Como señalaba al inicio, Pensé que bailar me salvaría es un libro breve en apariencia y, sin embargo, abundante en contenido. En impresiones, intuiciones y, también, verdades que Luz Arcas traslada a través de la escritura de su cuerpo. De sus movimientos, del contacto y del estudio de unas tradiciones, unas veces propias y otras ajenas, y de un recorrido biográfico que vibra, que se agita, que estalla en sus piezas, buscando, en lo arcaico o en lo olvidado o en lo desconocido, esos rasgos de pertenencia a una comunidad. En las letras que acompañan a algunas de sus piezas o en los símbolos que pierden ese sentido que les ha conferido el presente, la sociedad, el establishment, para abrirse, como los cuerpos, a otro horizonte posible.
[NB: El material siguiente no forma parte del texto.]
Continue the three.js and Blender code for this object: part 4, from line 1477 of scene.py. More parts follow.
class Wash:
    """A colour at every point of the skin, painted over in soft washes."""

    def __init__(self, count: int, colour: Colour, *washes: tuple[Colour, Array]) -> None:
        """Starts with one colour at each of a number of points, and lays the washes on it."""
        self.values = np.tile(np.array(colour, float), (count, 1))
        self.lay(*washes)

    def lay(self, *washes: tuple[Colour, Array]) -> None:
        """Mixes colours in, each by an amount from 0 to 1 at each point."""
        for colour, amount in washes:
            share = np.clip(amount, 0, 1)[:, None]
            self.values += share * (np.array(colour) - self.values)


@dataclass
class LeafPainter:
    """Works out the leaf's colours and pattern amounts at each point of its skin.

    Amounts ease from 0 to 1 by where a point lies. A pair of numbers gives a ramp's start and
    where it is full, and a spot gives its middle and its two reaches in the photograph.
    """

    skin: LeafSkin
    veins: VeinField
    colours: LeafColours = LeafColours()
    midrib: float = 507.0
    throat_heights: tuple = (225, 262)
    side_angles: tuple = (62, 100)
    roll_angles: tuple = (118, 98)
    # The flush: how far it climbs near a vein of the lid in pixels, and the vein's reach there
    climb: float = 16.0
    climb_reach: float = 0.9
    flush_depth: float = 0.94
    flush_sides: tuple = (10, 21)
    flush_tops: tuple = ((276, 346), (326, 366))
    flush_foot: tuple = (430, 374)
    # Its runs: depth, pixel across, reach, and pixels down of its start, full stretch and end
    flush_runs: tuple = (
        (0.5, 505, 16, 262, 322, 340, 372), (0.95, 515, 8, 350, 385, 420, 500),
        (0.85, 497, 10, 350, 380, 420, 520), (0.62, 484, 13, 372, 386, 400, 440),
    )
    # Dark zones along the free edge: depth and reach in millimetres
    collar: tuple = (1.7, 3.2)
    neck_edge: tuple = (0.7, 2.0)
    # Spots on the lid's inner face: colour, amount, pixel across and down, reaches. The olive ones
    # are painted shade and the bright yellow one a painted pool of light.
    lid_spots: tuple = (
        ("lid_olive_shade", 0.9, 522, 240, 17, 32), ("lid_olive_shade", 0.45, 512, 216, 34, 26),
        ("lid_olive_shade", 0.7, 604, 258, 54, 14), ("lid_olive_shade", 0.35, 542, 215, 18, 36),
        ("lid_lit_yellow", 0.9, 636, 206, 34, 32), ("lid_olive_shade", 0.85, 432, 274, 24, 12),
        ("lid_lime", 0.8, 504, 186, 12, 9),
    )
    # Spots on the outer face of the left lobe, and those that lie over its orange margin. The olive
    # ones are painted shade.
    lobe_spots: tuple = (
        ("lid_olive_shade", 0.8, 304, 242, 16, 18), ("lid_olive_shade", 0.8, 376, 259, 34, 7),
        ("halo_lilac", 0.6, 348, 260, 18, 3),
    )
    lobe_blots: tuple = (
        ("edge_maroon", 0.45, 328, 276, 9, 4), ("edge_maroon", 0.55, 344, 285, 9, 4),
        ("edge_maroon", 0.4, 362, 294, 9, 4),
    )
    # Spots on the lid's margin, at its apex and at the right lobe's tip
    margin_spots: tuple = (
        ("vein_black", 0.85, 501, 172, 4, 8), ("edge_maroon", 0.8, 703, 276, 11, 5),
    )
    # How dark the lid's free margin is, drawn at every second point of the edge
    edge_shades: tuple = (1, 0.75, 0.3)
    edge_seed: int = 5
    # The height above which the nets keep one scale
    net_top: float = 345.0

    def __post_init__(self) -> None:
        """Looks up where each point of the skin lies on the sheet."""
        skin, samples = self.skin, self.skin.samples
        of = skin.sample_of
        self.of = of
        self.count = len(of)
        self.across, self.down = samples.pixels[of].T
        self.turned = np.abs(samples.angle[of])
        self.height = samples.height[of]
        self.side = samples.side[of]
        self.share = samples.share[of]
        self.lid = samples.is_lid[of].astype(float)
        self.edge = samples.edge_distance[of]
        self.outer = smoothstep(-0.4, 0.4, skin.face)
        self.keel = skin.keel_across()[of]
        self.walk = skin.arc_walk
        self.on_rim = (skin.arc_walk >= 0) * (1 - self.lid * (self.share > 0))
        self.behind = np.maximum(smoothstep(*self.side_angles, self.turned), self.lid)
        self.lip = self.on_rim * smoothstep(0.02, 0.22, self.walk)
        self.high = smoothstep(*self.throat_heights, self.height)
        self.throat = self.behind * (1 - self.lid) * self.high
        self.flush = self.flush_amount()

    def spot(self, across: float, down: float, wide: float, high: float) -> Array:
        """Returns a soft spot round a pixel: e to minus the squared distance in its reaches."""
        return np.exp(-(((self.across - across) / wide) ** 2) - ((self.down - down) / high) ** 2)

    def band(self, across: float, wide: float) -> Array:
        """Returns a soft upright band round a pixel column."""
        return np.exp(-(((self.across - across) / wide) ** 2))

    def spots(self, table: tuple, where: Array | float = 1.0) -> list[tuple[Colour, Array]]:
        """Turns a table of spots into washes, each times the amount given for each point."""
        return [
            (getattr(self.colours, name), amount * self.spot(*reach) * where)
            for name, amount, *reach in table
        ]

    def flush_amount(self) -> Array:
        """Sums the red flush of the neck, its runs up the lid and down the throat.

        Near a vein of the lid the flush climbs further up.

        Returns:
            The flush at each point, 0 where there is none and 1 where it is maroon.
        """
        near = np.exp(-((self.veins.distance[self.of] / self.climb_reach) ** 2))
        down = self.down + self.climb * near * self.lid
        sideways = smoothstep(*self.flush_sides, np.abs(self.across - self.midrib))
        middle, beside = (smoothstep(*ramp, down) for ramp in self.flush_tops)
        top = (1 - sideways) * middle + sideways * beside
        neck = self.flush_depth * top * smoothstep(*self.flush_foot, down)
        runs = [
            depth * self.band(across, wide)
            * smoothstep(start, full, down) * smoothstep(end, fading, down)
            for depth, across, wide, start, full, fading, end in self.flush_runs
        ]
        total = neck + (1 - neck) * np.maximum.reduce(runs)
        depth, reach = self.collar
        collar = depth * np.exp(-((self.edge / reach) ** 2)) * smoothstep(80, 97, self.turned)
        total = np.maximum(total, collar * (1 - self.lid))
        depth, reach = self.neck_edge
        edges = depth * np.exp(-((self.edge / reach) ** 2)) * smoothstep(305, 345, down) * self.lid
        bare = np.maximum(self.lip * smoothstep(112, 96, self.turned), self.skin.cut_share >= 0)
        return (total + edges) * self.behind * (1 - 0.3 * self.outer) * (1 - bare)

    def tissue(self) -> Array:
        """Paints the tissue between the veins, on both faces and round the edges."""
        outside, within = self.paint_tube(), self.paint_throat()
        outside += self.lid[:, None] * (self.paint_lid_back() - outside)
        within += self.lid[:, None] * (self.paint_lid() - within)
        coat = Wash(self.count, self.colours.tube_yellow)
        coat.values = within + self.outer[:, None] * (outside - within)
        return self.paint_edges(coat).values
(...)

Liberados y arrojados sobre el escenario, sin más premisa que verlos bailar, observarlos y acercar el oído para ver qué nos dicen. En el epílogo del libro, María Velasco trae a colación a Deleuze, Guattari y su máquina de guerra para definir con precisión eso tan emocionante que significa el baile según La Phármaco: “La máquina de guerra es de otra especie, de otra naturaleza, de otro origen que el estado. Lleva en sí la potencia de la metamorfosis, de la disrupción, otras formas de sentir individual y colectivamente”. De la transformación y el descubrimiento, añadiría yo, y de seguir creyendo en todo lo que puede dar, decir y mostrarnos un cuerpo.